THE EXERCISE:
Below you will find a set of lines. Repeat them all exactly.

GIVEN DATA:
========

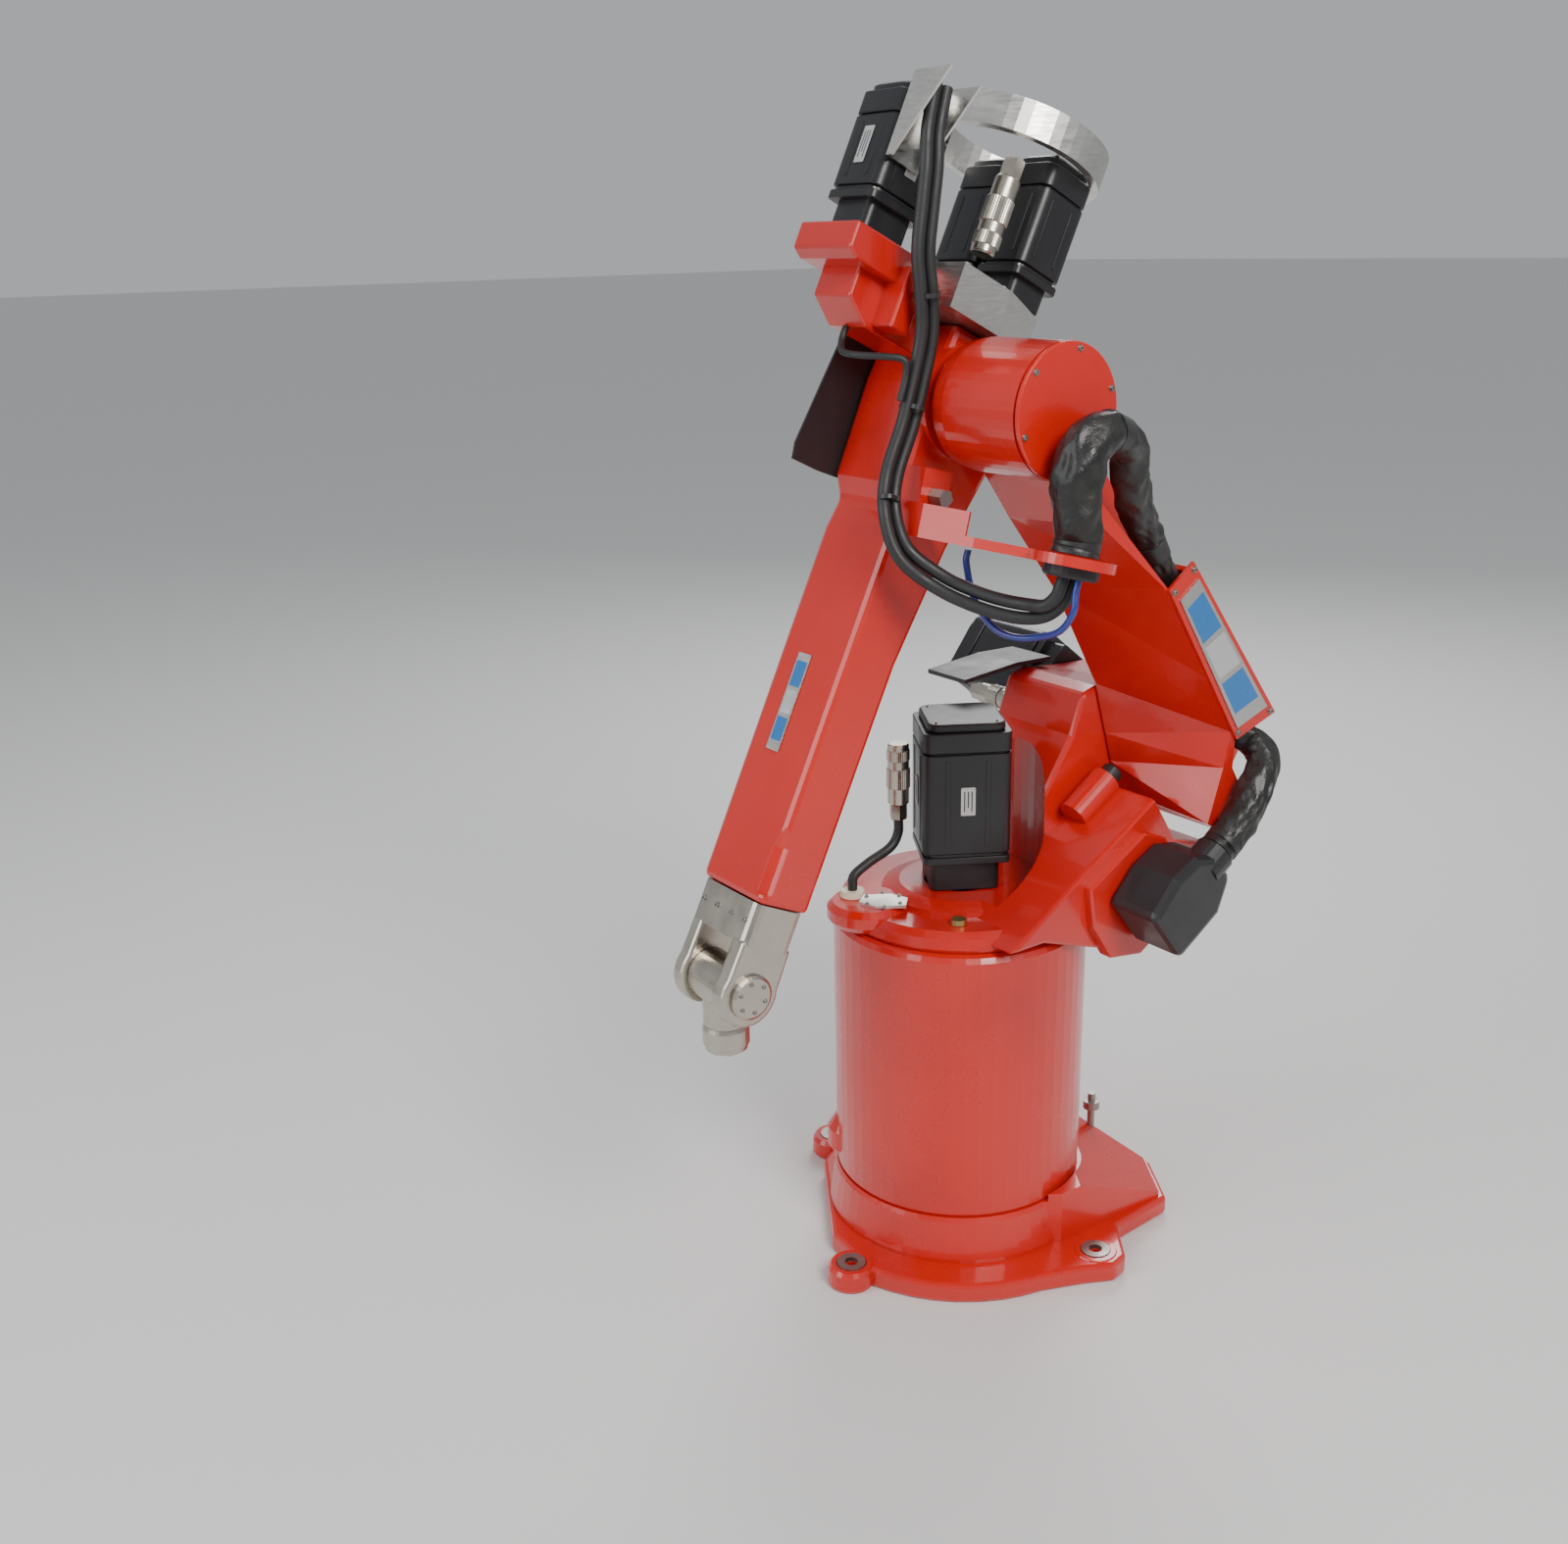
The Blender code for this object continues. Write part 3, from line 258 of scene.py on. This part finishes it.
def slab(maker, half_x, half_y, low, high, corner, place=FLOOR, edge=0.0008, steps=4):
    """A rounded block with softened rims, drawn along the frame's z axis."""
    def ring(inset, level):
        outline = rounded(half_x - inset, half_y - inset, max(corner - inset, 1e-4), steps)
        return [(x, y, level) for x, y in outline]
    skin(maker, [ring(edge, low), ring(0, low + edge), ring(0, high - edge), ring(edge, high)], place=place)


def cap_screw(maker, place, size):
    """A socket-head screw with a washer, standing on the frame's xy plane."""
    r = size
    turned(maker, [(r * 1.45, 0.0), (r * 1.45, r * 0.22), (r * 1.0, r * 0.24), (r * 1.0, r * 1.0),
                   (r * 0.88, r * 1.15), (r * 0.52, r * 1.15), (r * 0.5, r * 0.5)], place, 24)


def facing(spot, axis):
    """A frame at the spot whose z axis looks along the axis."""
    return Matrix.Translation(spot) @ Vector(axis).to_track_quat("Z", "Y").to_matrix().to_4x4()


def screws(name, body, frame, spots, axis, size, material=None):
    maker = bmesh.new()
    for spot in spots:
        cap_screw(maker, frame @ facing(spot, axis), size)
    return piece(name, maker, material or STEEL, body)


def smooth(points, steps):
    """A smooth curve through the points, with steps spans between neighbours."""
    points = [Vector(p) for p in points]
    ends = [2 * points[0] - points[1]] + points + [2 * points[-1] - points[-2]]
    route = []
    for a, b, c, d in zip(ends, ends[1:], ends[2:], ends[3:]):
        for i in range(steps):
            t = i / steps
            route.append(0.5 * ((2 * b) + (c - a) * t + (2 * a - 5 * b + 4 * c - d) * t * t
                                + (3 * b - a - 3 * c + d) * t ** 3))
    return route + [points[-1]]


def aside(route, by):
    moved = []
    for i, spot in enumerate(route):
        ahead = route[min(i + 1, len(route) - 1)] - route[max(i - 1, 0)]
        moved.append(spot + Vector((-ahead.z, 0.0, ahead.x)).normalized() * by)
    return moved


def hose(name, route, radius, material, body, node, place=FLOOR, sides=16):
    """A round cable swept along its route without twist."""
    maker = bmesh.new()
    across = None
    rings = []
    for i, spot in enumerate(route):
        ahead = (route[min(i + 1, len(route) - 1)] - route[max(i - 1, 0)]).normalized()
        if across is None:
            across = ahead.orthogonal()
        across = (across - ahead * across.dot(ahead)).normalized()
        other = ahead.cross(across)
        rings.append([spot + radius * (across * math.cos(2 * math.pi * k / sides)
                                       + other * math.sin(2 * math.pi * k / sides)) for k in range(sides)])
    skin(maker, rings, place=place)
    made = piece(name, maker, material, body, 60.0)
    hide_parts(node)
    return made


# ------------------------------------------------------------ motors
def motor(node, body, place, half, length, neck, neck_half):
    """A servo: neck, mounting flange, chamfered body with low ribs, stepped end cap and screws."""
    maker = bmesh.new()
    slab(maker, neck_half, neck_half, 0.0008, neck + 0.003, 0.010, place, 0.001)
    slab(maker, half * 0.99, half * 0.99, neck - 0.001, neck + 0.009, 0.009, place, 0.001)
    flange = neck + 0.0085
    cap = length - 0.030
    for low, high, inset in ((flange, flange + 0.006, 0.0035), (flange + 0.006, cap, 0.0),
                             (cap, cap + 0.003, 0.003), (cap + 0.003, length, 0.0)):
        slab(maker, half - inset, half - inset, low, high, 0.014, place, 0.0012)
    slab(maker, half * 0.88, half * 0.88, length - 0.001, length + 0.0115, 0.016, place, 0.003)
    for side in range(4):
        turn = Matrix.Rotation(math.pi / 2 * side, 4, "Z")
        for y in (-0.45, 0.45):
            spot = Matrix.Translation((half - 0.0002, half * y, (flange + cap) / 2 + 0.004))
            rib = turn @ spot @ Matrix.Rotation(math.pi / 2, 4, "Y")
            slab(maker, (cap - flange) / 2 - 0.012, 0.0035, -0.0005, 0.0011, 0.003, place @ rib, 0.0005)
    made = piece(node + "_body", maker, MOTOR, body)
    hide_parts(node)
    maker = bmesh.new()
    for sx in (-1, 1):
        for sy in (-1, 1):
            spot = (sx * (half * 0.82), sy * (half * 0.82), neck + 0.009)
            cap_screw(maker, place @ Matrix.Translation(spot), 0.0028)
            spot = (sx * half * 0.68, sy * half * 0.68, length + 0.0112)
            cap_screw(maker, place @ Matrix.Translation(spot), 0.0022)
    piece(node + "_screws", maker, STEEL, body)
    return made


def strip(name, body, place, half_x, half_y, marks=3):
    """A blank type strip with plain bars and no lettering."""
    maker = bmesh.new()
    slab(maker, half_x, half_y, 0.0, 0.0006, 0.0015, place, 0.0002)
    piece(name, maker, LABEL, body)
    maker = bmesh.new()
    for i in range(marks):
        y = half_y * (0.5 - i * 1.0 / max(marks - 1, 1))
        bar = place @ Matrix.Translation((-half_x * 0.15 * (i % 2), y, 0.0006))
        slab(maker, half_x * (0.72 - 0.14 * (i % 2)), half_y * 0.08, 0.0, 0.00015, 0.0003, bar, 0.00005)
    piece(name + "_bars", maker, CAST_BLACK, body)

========

OUTPUT FOR THIS EXERCISE:
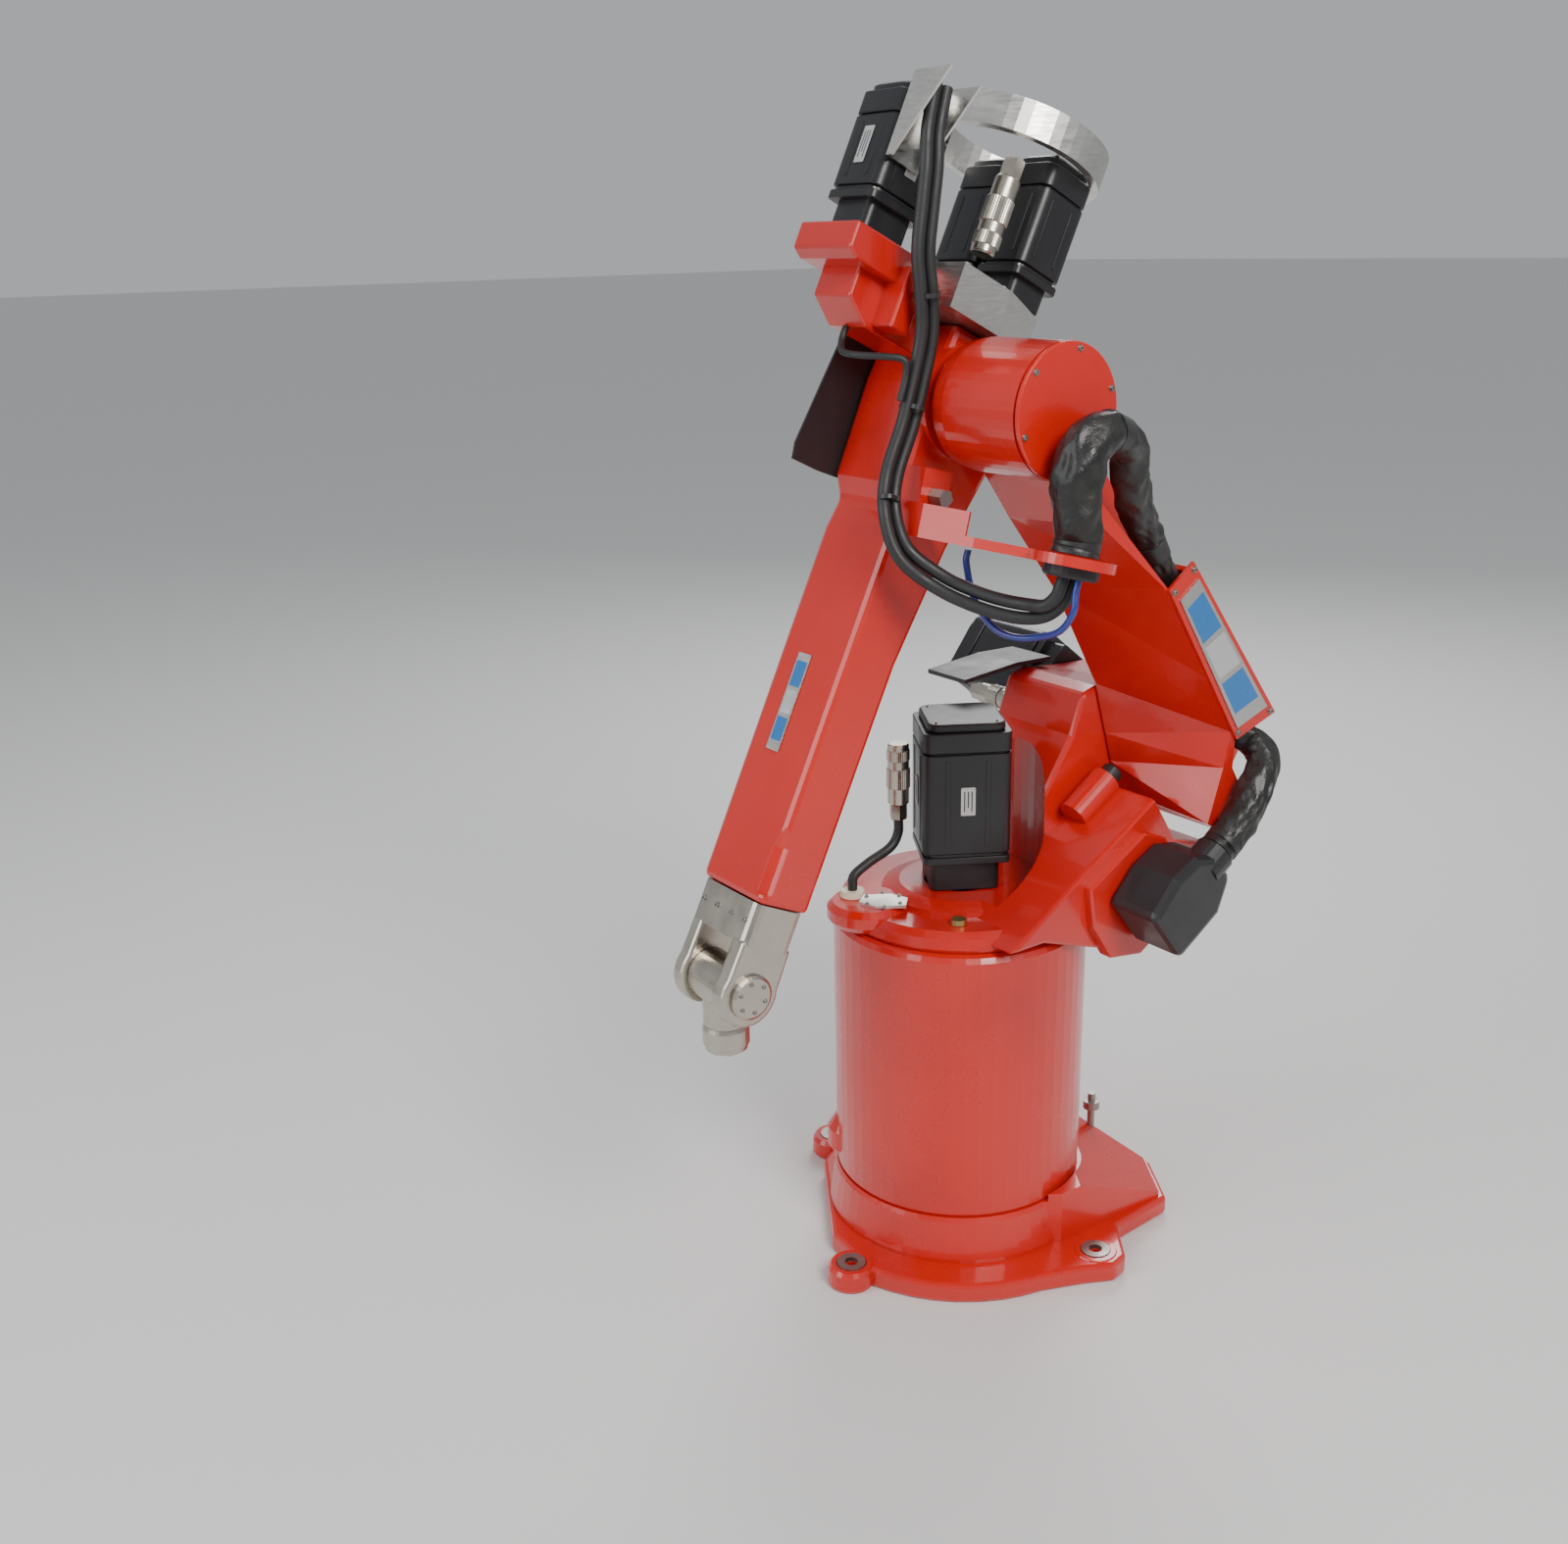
The Blender code for this object continues. Write part 3, from line 258 of scene.py on. This part finishes it.
def slab(maker, half_x, half_y, low, high, corner, place=FLOOR, edge=0.0008, steps=4):
    """A rounded block with softened rims, drawn along the frame's z axis."""
    def ring(inset, level):
        outline = rounded(half_x - inset, half_y - inset, max(corner - inset, 1e-4), steps)
        return [(x, y, level) for x, y in outline]
    skin(maker, [ring(edge, low), ring(0, low + edge), ring(0, high - edge), ring(edge, high)], place=place)


def cap_screw(maker, place, size):
    """A socket-head screw with a washer, standing on the frame's xy plane."""
    r = size
    turned(maker, [(r * 1.45, 0.0), (r * 1.45, r * 0.22), (r * 1.0, r * 0.24), (r * 1.0, r * 1.0),
                   (r * 0.88, r * 1.15), (r * 0.52, r * 1.15), (r * 0.5, r * 0.5)], place, 24)


def facing(spot, axis):
    """A frame at the spot whose z axis looks along the axis."""
    return Matrix.Translation(spot) @ Vector(axis).to_track_quat("Z", "Y").to_matrix().to_4x4()


def screws(name, body, frame, spots, axis, size, material=None):
    maker = bmesh.new()
    for spot in spots:
        cap_screw(maker, frame @ facing(spot, axis), size)
    return piece(name, maker, material or STEEL, body)


def smooth(points, steps):
    """A smooth curve through the points, with steps spans between neighbours."""
    points = [Vector(p) for p in points]
    ends = [2 * points[0] - points[1]] + points + [2 * points[-1] - points[-2]]
    route = []
    for a, b, c, d in zip(ends, ends[1:], ends[2:], ends[3:]):
        for i in range(steps):
            t = i / steps
            route.append(0.5 * ((2 * b) + (c - a) * t + (2 * a - 5 * b + 4 * c - d) * t * t
                                + (3 * b - a - 3 * c + d) * t ** 3))
    return route + [points[-1]]


def aside(route, by):
    moved = []
    for i, spot in enumerate(route):
        ahead = route[min(i + 1, len(route) - 1)] - route[max(i - 1, 0)]
        moved.append(spot + Vector((-ahead.z, 0.0, ahead.x)).normalized() * by)
    return moved


def hose(name, route, radius, material, body, node, place=FLOOR, sides=16):
    """A round cable swept along its route without twist."""
    maker = bmesh.new()
    across = None
    rings = []
    for i, spot in enumerate(route):
        ahead = (route[min(i + 1, len(route) - 1)] - route[max(i - 1, 0)]).normalized()
        if across is None:
            across = ahead.orthogonal()
        across = (across - ahead * across.dot(ahead)).normalized()
        other = ahead.cross(across)
        rings.append([spot + radius * (across * math.cos(2 * math.pi * k / sides)
                                       + other * math.sin(2 * math.pi * k / sides)) for k in range(sides)])
    skin(maker, rings, place=place)
    made = piece(name, maker, material, body, 60.0)
    hide_parts(node)
    return made


# ------------------------------------------------------------ motors
def motor(node, body, place, half, length, neck, neck_half):
    """A servo: neck, mounting flange, chamfered body with low ribs, stepped end cap and screws."""
    maker = bmesh.new()
    slab(maker, neck_half, neck_half, 0.0008, neck + 0.003, 0.010, place, 0.001)
    slab(maker, half * 0.99, half * 0.99, neck - 0.001, neck + 0.009, 0.009, place, 0.001)
    flange = neck + 0.0085
    cap = length - 0.030
    for low, high, inset in ((flange, flange + 0.006, 0.0035), (flange + 0.006, cap, 0.0),
                             (cap, cap + 0.003, 0.003), (cap + 0.003, length, 0.0)):
        slab(maker, half - inset, half - inset, low, high, 0.014, place, 0.0012)
    slab(maker, half * 0.88, half * 0.88, length - 0.001, length + 0.0115, 0.016, place, 0.003)
    for side in range(4):
        turn = Matrix.Rotation(math.pi / 2 * side, 4, "Z")
        for y in (-0.45, 0.45):
            spot = Matrix.Translation((half - 0.0002, half * y, (flange + cap) / 2 + 0.004))
            rib = turn @ spot @ Matrix.Rotation(math.pi / 2, 4, "Y")
            slab(maker, (cap - flange) / 2 - 0.012, 0.0035, -0.0005, 0.0011, 0.003, place @ rib, 0.0005)
    made = piece(node + "_body", maker, MOTOR, body)
    hide_parts(node)
    maker = bmesh.new()
    for sx in (-1, 1):
        for sy in (-1, 1):
            spot = (sx * (half * 0.82), sy * (half * 0.82), neck + 0.009)
            cap_screw(maker, place @ Matrix.Translation(spot), 0.0028)
            spot = (sx * half * 0.68, sy * half * 0.68, length + 0.0112)
            cap_screw(maker, place @ Matrix.Translation(spot), 0.0022)
    piece(node + "_screws", maker, STEEL, body)
    return made


def strip(name, body, place, half_x, half_y, marks=3):
    """A blank type strip with plain bars and no lettering."""
    maker = bmesh.new()
    slab(maker, half_x, half_y, 0.0, 0.0006, 0.0015, place, 0.0002)
    piece(name, maker, LABEL, body)
    maker = bmesh.new()
    for i in range(marks):
        y = half_y * (0.5 - i * 1.0 / max(marks - 1, 1))
        bar = place @ Matrix.Translation((-half_x * 0.15 * (i % 2), y, 0.0006))
        slab(maker, half_x * (0.72 - 0.14 * (i % 2)), half_y * 0.08, 0.0, 0.00015, 0.0003, bar, 0.00005)
    piece(name + "_bars", maker, CAST_BLACK, body)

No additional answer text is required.